The rest of the inside is spectacular. More time would have been nice.
For lunch we had the option of fending for ourselves or paying an extra 15 euro for a set-menu lunch at a local restaurant. Dave and I chose the latter, as it was an opportunity to try some traditional fare. For starters, some toasted bread with different toppings: olive oil; Tuscan mayonnaise with parsley; olive oil and tomato; and salami. Then a small bowl of vegetable (bean) soup; a small plate of thick noodles with traditional sauce; then a whopping great chunk of pecorino cheese with a very thin slice of pear for dessert. Washed down with some of that Chianti. Very nice! And it was neat to chat to some of our fellow travellers: a woman from Canberra in Florence for a month while her husband completes a sculpture course; and an (ex-Mormon) couple from Utah: he retired, she working with high-value clients for Wells-Fargo, and an ultra-marathon runner in her spare time!! A very interesting lunch.
We had some spare time in Siena to look around — or shop, if we so pleased. Unfortunately, both Siena and San Gimignano have been made into virtual shopping malls, with high-end outlets and souvenir shops packed into the world-heritage-status 13th century buildings on both sides of the main streets. Lots of leather.
Back on the bus I did some UCM (unintentional camera movement) photography, that actually ended up looking quite painter-esque…
… and then we were at the medieval settlement of San Gimignano.
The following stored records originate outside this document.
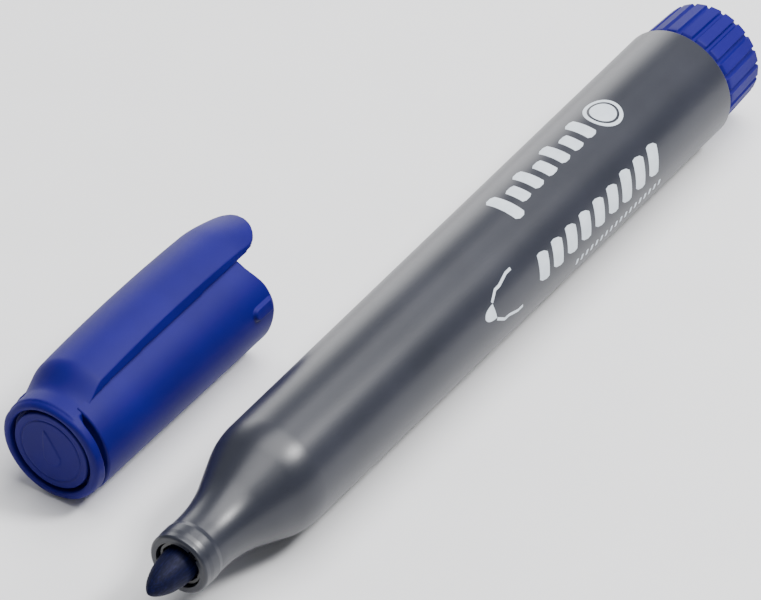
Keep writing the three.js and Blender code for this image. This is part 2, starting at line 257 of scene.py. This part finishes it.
filmLook = {"tone": (0.7, 0.72, 0.75), "dark": (0.62, 0.65, 0.7), "light": (0.76, 0.78, 0.8),
            "rough": 0.2, "roughSpread": 0.06, "cloudScale": 150, "grainScale": 900, "grainDepth": 2e-5}

bluePlastic = mouldedPlastic("bluePlastic", blueLook)
sealPlastic = mouldedPlastic("sealPlastic", sealLook)
holderPlastic = mouldedPlastic("holderPlastic", holderLook)
filmPlastic = mouldedPlastic("filmPlastic", filmLook)
barrelPlastic = mouldedPlastic("barrelPlastic", barrelLook)


# Felt: fibres drawn out along the marker. A few are glossier, and those same fibres are painted a lighter
# tone as a painted highlight where they catch the light
def feltMaterial(name, look):
    material, nodes, links, shader = startMaterial(name, look["tone"], look["rough"], **look["sockets"])
    fibres = objectPattern(nodes, links, look["fibreScale"], stretch=(0.12, 1, 1), detail=6.0)
    # Painted highlight: the fibre pattern paints the glossier fibres lighter, on top of their real lower
    # roughness
    tint = tintBy(nodes, links, fibres, look["tone"], look["light"], 0.45, 0.75)
    links.new(tint.outputs["Color"], shader.inputs["Base Color"])
    gloss = rangeBy(nodes, links, fibres, look["rough"] + 0.15, look["rough"] - 0.25)
    links.new(gloss.outputs["Result"], shader.inputs["Roughness"])
    bumpBy(nodes, links, shader, fibres, look["fibreDepth"])
    return material


nibFelt = feltMaterial("nibFelt", {
    "tone": (0.0008, 0.0018, 0.016), "light": (0.003, 0.004, 0.04), "rough": 0.62, "fibreScale": 4200,
    "fibreDepth": 2.2e-5, "sockets": {"Specular_IOR_Level": 0.12}})
coreFelt = feltMaterial("coreFelt", {
    "tone": (0.01, 0.016, 0.1), "light": (0.04, 0.05, 0.2), "rough": 0.85, "fibreScale": 2600,
    "fibreDepth": 8e-5, "sockets": {"Sheen_Weight": 0.2, "Sheen_Roughness": 0.5}})
printInk = mouldedPlastic("printInk", {
    "tone": (0.6, 0.66, 0.72), "dark": (0.55, 0.61, 0.68), "light": (0.64, 0.7, 0.76),
    "rough": 0.4, "roughSpread": 0.08, "cloudScale": 700, "grainScale": 5200, "grainDepth": 3e-6})
print("materials made")


# Barrel
def barrelOuter():
    bead = lipX - marker["beadFromLip"]
    top = marker["neckRadius"] + marker["beadHeight"]
    lip = marker["neckRadius"] + marker["beadHeight"] / 2
    long = marker["beadLength"]
    return [[0, marker["rearRadius"] - marker["wall"]],
            [0, marker["rearRadius"], 0.18],
            [marker["body"], marker["frontRadius"], marker["shoulderRound"]],
            [neckX, marker["neckRadius"], marker["neckFillet"]],
            [bead - long / 2, marker["neckRadius"], 1.2],
            [bead - long / 4, top, 0.8],
            [bead + long / 4, top, 0.8],
            [bead + long / 2, lip, 1.2],
            [lipX, lip, marker["lipRound"]],
            [lipX, neckBore]]


# The turned grid of the barrel. Inside the notch's angles the bore of the lip steps outwards
def makeBarrel():
    miter = marker["wall"] * math.tan(math.radians(marker["shoulder"] / 2))
    outer = roundedProfile(barrelOuter(), 24)
    inner = roundedProfile([
        [lipX - marker["notchLength"], neckBore],
        [neckX - miter, neckBore, marker["boreFillet"]],
        [marker["body"] - miter, marker["frontRadius"] - marker["wall"], marker["shoulderRound"]],
        [0, marker["rearRadius"] - marker["wall"]]], 12)
    floor = np.array([[lipX - marker["notchLength"], neckBore]])
    profile = np.vstack([outer, floor, inner[:-1]])
    stepped = np.zeros(len(profile), bool)
    stepped[[len(outer) - 1, len(outer)]] = True
    roll = math.radians(marker["notchTurn"])
    halfNotch = marker["notchWidth"] / 2 / (neckBore + marker["notchDepth"] / 2)
    edges = [roll + side * halfNotch * share for side in (-1, 1) for share in (0.985, 1.015)]
    angle = np.sort(np.append(np.linspace(-math.pi, math.pi, 288, endpoint=False), edges))
    inside = np.abs(angle - roll) < halfNotch
    r = np.repeat(profile[:, 1:2], len(angle), 1)
    r[np.ix_(stepped, inside)] += marker["notchDepth"]
    points = turnedGrid(profile[:, :1], r, angle)
    barrel = makeMesh("barrel_body", placeOnMarker(points), gridFaces(len(profile), len(angle), True))
    barrel.data.materials.append(barrelPlastic)
    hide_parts("barrel")
    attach(barrel, "marker")


# Print: plain marks, drawn as ribbons of ink in mm. Each path runs in (x from the rear rim, distance
# round the barrel from the line's own angle), with a width at each of its points
ink = {"proud": 0.022, "sunk": 0.04, "across": 7}
lines = {
    "heading": {"turn": 3, "from": 26.3, "step": 3.35, "lean": 0.0, "width": 2.1,
                "spans": [(-2.6, 1.7), (-1.5, 1.7)] * 3 + [(-2.6, 2.9)]},
    "name": {"turn": 71, "from": 20.2, "step": 3.5, "lean": 0.28, "width": 2.3,
             "spans": [(-2.2, 2.2)] * 3 + [(-1.9, 1.9)] * 6},
    "small": {"turn": 101, "from": 19, "step": 1.25, "lean": 0.1, "width": 0.5, "spans": [(-0.5, 0.5)] * 18}}


def barWidths(count, width):
    t = np.linspace(-1, 1, count)
    return width * (1 - np.clip(np.abs(t) - 0.86, 0, None) ** 2 * 28)


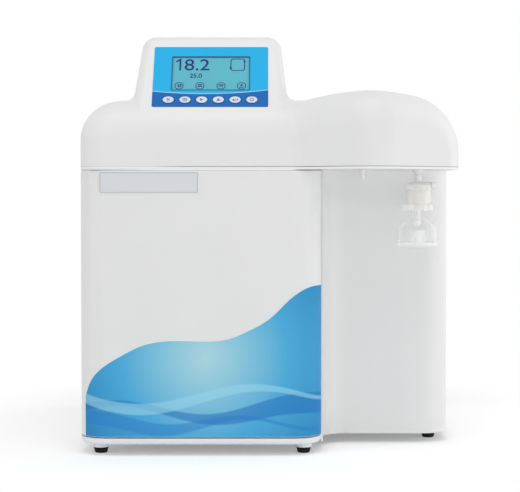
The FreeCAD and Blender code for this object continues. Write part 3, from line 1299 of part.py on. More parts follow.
def rear_panel():
    left, width = "side_left + panel_wall", "body_width - 2 * panel_wall"
    y = "rear - metal_gauge"
    sheet_body = box(left, y, "tray_top", width, "metal_gauge", "frame_low - tray_top")
    x, z, wide, high = entry_window()
    rooms = [box(x, f"{y} - overrun", z, wide, "metal_gauge + 2 * overrun", high)]
    for x in port_places().values():
        rooms.append(rod(x, f"{y} - overrun", "port_z", "port_shank_radius", "metal_gauge + 2 * overrun",
                         "back"))
    for step in range(int(value("slot_count"))):
        rooms.append(box("side_left + slot_inset", f"{y} - overrun",
                         f"frame_low - slot_drop - {step} * slot_pitch", "slot_width",
                         "metal_gauge + 2 * overrun", "slot_height"))
    node("rear_panel", cut(sheet_body, *rooms))


def rear_screws():
    heads = []
    for x in ("side_left + panel_wall + screw_inset", "side_right - panel_wall - screw_inset"):
        for z in ("tray_top + screw_inset", "(tray_top + frame_low) / 2", "frame_low - screw_inset"):
            heads.append(cone(x, "rear", z, "screw_radius", "screw_radius * 2 / 3", "screw_head", "back"))
    node("rear_screws", fuse(*heads))


def power_entry():
    """Mains entry: a flanged housing with the inlet's socket and blades, a fuse slot and a switch well."""
    x, z, wide, high = entry_window()
    housing = box(x, "rear - entry_depth", z, wide, "entry_depth", high)
    flange = box(f"{x} - entry_flange_reach", "rear", f"{z} - entry_flange_reach",
                 f"{wide} + 2 * entry_flange_reach", "entry_flange", f"{high} + 2 * entry_flange_reach")
    face = "rear + entry_flange"
    socket = box("entry_x - socket_width / 2", f"{face} - socket_sink", "entry_z + socket_low", "socket_width",
                 "socket_sink + overrun", "socket_height")
    fuse_room = box("entry_x - fuse_width / 2", f"{face} - fuse_sink", "entry_z + fuse_low", "fuse_width",
                    "fuse_sink + overrun", "fuse_height")
    well = box("entry_x - rocker_width / 2 - rocker_gap", f"{face} - rocker_sink",
               "entry_z + rocker_low - rocker_gap", "rocker_width + 2 * rocker_gap", "rocker_sink + overrun",
               "rocker_height + 2 * rocker_gap")
    blades = [box(f"entry_x + ({step}) * blade_pitch - blade_width / 2", f"{face} - socket_sink - overrun",
                  f"entry_z + socket_low + blade_height / 2 + {rise}", "blade_width", "blade_length + overrun",
                  "blade_height") for step, rise in ((-1, "0"), (0, "earth_rise"), (1, "0"))]
    bearing = rocker_pin("rocker_pin_radius + running_gap", "rocker_pin_reach + loose_gap")
    node("power_entry", fuse(cut(fuse(housing, flange), socket, fuse_room, well, bearing), *blades))


def rocker_pin(radius, reach):
    """The rod through the rocker's axis, running out on each side by the reach."""
    return rod(f"entry_x - rocker_width / 2 - ({reach})", "rear + entry_flange - rocker_sink / 3",
               "entry_z + rocker_low + rocker_height / 2", radius, f"rocker_width + 2 * ({reach})", "right")


def fuse_drawer():
    gap = "loose_gap / 3"
    node("fuse_drawer", box(f"entry_x - fuse_width / 2 + {gap}", "rear + entry_flange - fuse_sink",
                            f"entry_z + fuse_low + {gap}", f"fuse_width - 2 * {gap}", "fuse_sink + fuse_proud",
                            f"fuse_height - 2 * {gap}"))


def power_rocker():
    """Rocker: a shallow V outside, a wedge behind and a pin on each side that turns in the well's walls.

    Both ends lean back, so that their outer corners sweep one circle about the pins, clear of the well.
    """
    half = "rocker_height / 2"
    profile = [
        (f"-({half})", "-rocker_sink / 3"), ("0", "-rocker_sink * 2 / 3"), (half, "-rocker_sink / 3"),
        ("rocker_flush_end", "rocker_proud / 3"), ("0", "0"), ("-rocker_proud_end", "rocker_proud"),
    ]
    body = doc.addObject("PartDesign::Body", "Rocker")
    pad = body.newObject("PartDesign::Pad", "Pad")
    pad.Profile = new_sketch(body, "XY_Plane", [profile])
    bind(pad, Length="rocker_width")
    doc.recompute()
    body.Placement = Placement(Vector(), Rotation(Vector(0, 0, 1), Vector(0, 1, 0), Vector(1, 0, 0), "ZYX"))
    bind(body, Placement__Base__x="entry_x - rocker_width / 2", Placement__Base__y="rear + entry_flange",
         Placement__Base__z="entry_z + rocker_low + rocker_height / 2")
    node("power_rocker", fuse(body, rocker_pin("rocker_pin_radius", "rocker_pin_reach")))


BUILDERS = (
    base_tray, feet, rear_panel, rear_screws, left_side_panel, bay_panel, partition, top_frame, top_cover,
    keypad_foil, display_window, display_module, display_board, keys,
    door_shell, door_film, name_plate, strike_plates, door_magnets, hinge_pins,
    outlet_fitting, capsule_cap, vent_cap, filter_membrane, capsule_body, capsule_bell, outlet_nozzle,
    bell_dust_cap, stub_outlet,
    cartridges, cartridge_manifold, ro_module, booster_pump, loop_pump, lamp_reactor, power_supply,
    control_board, valve_block, ports, resistivity_cell, outlet_pipe, power_entry, fuse_drawer, power_rocker,
)
for build in BUILDERS:
    build()
doc.recompute()

for thing in doc.Objects:
    if "Invalid" in thing.State or "Error" in thing.State:
        raise RuntimeError(f"{thing.Label} did not build: {thing.State}")
for thing in nodes:
    if thing.Shape.isNull() or not thing.Shape.isValid() or not thing.Shape.Solids:
        raise RuntimeError(f"{thing.Label} has no valid solid")

os.makedirs("parts", exist_ok=True)
for thing in nodes:
    thing.Shape.exportStep(f"parts/{thing.Label}.step")
print(len(nodes), "parts")
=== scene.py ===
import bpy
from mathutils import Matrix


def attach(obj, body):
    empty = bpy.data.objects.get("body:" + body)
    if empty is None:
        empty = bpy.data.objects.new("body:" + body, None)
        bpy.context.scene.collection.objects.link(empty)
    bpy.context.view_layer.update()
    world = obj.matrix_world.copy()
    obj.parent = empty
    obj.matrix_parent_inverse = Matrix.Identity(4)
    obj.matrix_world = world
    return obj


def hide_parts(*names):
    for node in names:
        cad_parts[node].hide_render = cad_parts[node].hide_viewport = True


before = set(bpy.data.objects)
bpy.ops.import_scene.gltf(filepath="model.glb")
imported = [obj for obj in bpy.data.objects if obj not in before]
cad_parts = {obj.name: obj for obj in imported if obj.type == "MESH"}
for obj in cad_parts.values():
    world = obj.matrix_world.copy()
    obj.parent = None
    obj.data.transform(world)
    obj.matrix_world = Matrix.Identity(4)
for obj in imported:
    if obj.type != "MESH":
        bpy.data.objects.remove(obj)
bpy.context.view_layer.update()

import math

import bmesh
import bpy
import numpy as np
from mathutils import Vector

# Camera
# Eye level is a little above the door's middle, far in front, with the long lens of a product
# photograph. Lengths in this script are in millimetres where no comment says otherwise.
MM = 0.001
EYE = Vector((-2.0, -1787.5, 292.0)) * MM
LOOK_DOWN_DEGREES = 1.8
SENSOR_WIDTH, LENS_LENGTH, FRAME_SHIFT = 36.0, 100.73, (-0.0163, -0.0159)
FARTHEST_METRES = 20.0

camera = bpy.data.objects.new("camera", bpy.data.cameras.new("camera"))
bpy.context.scene.collection.objects.link(camera)
camera.location = EYE
camera.rotation_euler = (math.radians(90.0 - LOOK_DOWN_DEGREES), 0.0, 0.0)
camera.data.sensor_width = SENSOR_WIDTH
camera.data.lens = LENS_LENGTH
camera.data.shift_x, camera.data.shift_y = FRAME_SHIFT
camera.data.clip_end = FARTHEST_METRES
bpy.context.scene.camera = camera
bpy.context.scene.view_settings.view_transform = "Standard"

# Studio light
# A pale even room, a broad lamp at each side, one above, and two low strips that open the shade under
# the nose. Each has its place, its target and its size in metres, and its power in watts.
LAMPS = {
    "left_lamp": ((-2.2, -1.2, 0.6), (-0.1, -0.1, 0.25), (1.4, 1.4), 9.0),
    "top_lamp": ((0.0, -0.8, 2.4), (0.0, 0.0, 0.3), (1.6, 1.2), 14.2),
    "rear_right_lamp": ((2.0, 0.5, 0.7), (0.1, 0.0, 0.3), (1.0, 1.4), 8.3),
    "low_front_lamp": ((0.6, -2.2, 0.12), (0.1, -0.2, 0.12), (1.6, 0.2), 4.6),
    "low_right_lamp": ((2.2, -1.5, 0.13), (0.1, -0.1, 0.13), (1.2, 0.22), 8.0),
}
ROOM_LIGHT = 0.6

for name, (place, target, size, power) in LAMPS.items():
    light = bpy.data.lights.new(name, "AREA")
    light.shape = "RECTANGLE"
    light.size, light.size_y = size
    light.energy = power
    lamp = bpy.data.objects.new(name, light)
    lamp.location = place
    lamp.rotation_euler = (Vector(target) - Vector(place)).to_track_quat("-Z", "Y").to_euler()
    bpy.context.scene.collection.objects.link(lamp)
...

Remains from an Etruscan settlement establish San Gimignano’s origin to the VII–VI century BC. Around 450 AC the city took the name of San Gimignano. The best image of San Gimignano is most certainly depicted from the medieval period, witness to the birth of its splendour and charm; thanks to its position along the Francigena route. The city is known for its towers, of which remain only 14; however in 1300, there were no fewer than 72. They are the results of competition, among the most influential families in the city; the higher the tower, the greater the prestige of the family. With the plague of 1348, the urban development that had characterised the previous two centuries came to an end, bringing with it the town’s independence as a “Free Commune”.
A faithful scale model of the town as it was in the 1300s has been made by a small team of committed individuals. The Latin documents from the era were painstakingly translated into Italian, and the model has been made according to the specifications in those documents (when dimensions were measured in forearms.) It’s pretty cool.
We could have paid some money and fought through the crowds to climb the 500 or 600 steps to the top of the tallest tower to look at the view, but we were too lazy: it was really, really hot! So I took some snaps of the view from a more accessible viewpoint. (If I could come back, I would do so at one of the ends of the day for good light, and then make the effort to climb the tower!)
And then were were off home…
…via one more quick stop for a wine / olive oil / balsamic vinegar tasting. (The balsamic infused with truffle flavour was divine!)
Laundry expedition tomorrow, and we may brave the queues to climb up Brunelleschi’s dome.